The Thailand Ministry of Tourism and Sports has attempted to counter negative perceptions, launching campaigns emphasizing safety and enforcement. These efforts have had limited impact because the underlying criminal ecosystem remains functional.
What Happens Next for the Chumphon Suspects
The four men will face immigration charges first, likely resulting in deportation or brief detention pending repatriation to China. If investigators link them to an active scam operation, they could be charged with conspiracy to commit fraud under Thailand Criminal Code Section 218, which carries penalties up to five years imprisonment and 100,000 baht fines per charge.
Thailand-China extradition protocols are limited, so prosecution in Thailand remains more probable than transfer to Chinese courts. If convicted, they would serve sentences in Thai prisons before eventual deportation.
The Thailand Royal Police have indicated plans to expand checkpoint coverage on the Bangkok-Hat Yai and Bangkok-Phuket corridors, both high-traffic routes with vulnerable populations. Enhanced training for checkpoint officers will emphasize behavioral recognition and real-time database verification.

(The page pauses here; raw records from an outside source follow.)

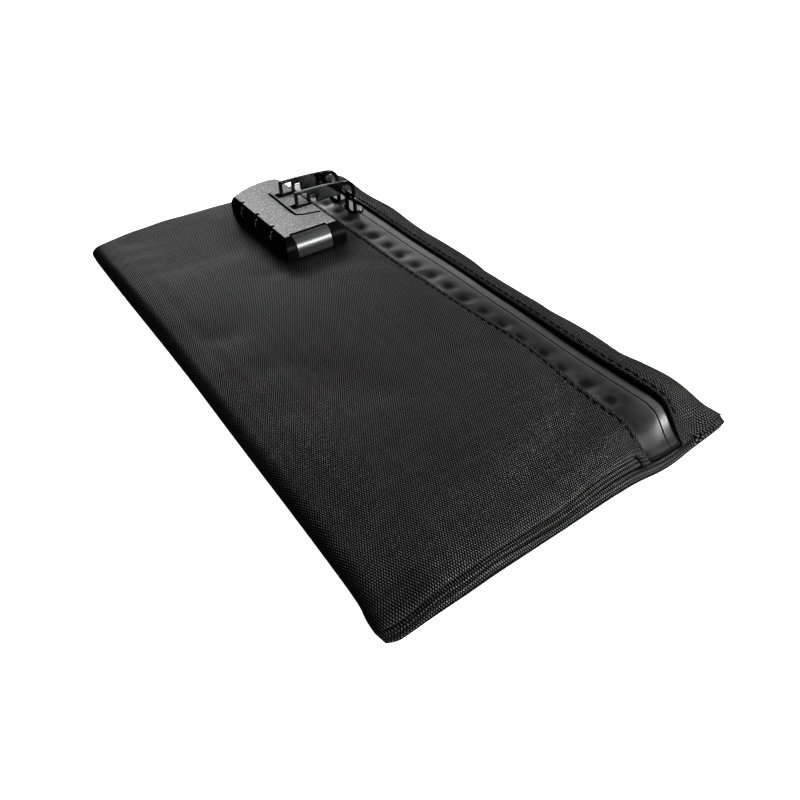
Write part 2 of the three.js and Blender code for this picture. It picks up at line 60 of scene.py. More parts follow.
def box_mm(node):
    """The lowest and highest corners of a CAD node, in millimetres."""
    low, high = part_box(node)
    return np.array(low) / MM, np.array(high) / MM


# ---------------------------------------------------------------- sizes from the frame
HALF_X, HALF_Y, TOP = box_mm("outer_cover")[1]
TAPE_LOW, TAPE_HIGH = box_mm("zip_tape_near")
FAR_TAPE_LOW, FAR_TAPE_HIGH = box_mm("zip_tape_far")
SLIT_Y = (TAPE_HIGH[1] + FAR_TAPE_LOW[1]) / 2
SEWN_UNDER = 5.5
NEAR_EDGE = TAPE_LOW[1] + SEWN_UNDER
FAR_EDGE = FAR_TAPE_HIGH[1] - SEWN_UNDER
TAPE_TOP = TAPE_HIGH[2]
LOCK_LOW, LOCK_HIGH = box_mm("lock_housing")
PLATE_TOP = box_mm("lock_top_plate")[1][2]

# ---------------------------------------------------------------- the pouch's form
# The last END_REACH of cloth turns down to the seam, and takes up END_INSET of the pouch's length.
END_REACH = 18.0
END_INSET = 14.2
PATTERN_HALF = HALF_X - END_INSET + END_REACH
SEAM_HEIGHT = 7.0
FAR_TOP = TOP + 0.6
FOLD_RADIUS = 5.5
SIDE_RADIUS = 14.5
SIDE_RADIUS_BELOW = 9.0
FOLD_HEIGHT = 6.6
PUCKER_PITCH = 12.4
PUCKER_LINE = NEAR_EDGE + 6.2
HOLLOWS_END = 120.0
TAPE_LIFT = 0.35

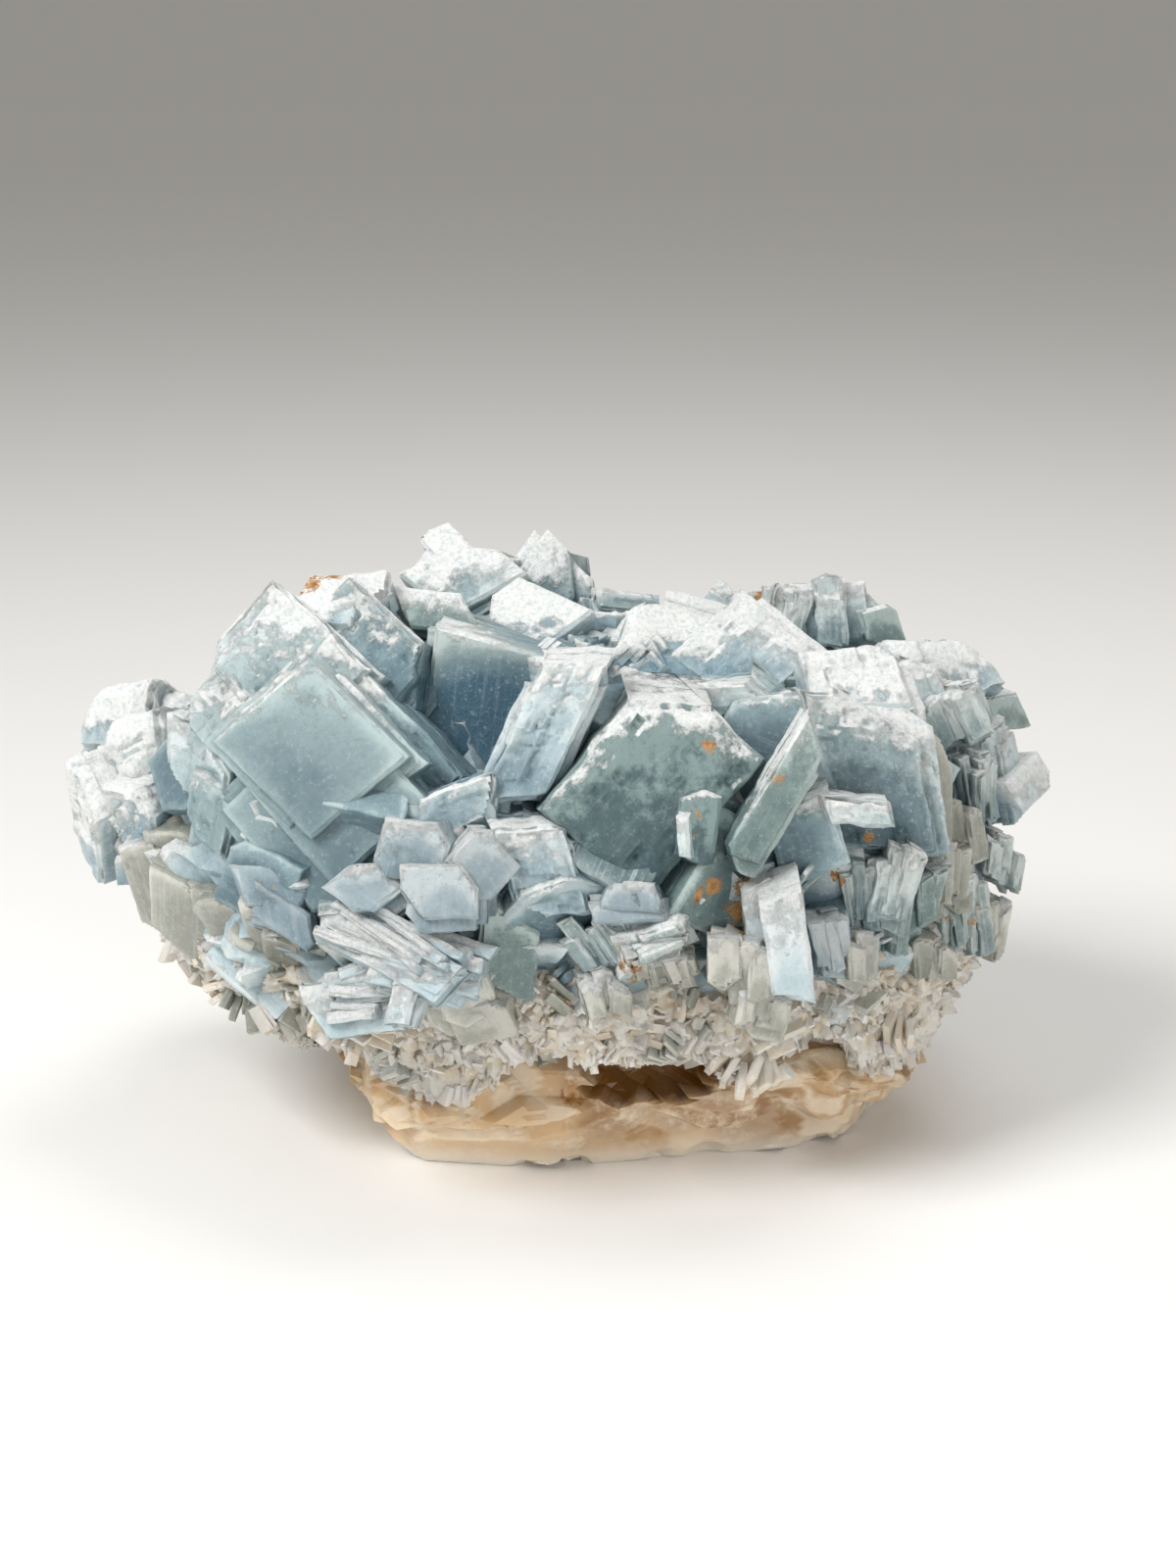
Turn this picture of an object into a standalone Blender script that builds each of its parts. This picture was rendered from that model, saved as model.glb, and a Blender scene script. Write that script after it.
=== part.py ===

Conclusion: Vigilance as Your Best Defense
For residents, the enforcement response offers modest reassurance: the government is demonstrating capability and intent to disrupt supply chains. But dismantling a scam economy that generates tens of billions in annual proceeds requires sustained coordination, political will, and regional cooperation—elements that remain inconsistently applied.
Vigilance, verification, and immediate reporting remain the most reliable personal defenses against an industry that has shown extraordinary adaptability and resilience. Stay alert, verify all financial requests independently, and report suspicious activity immediately to authorities.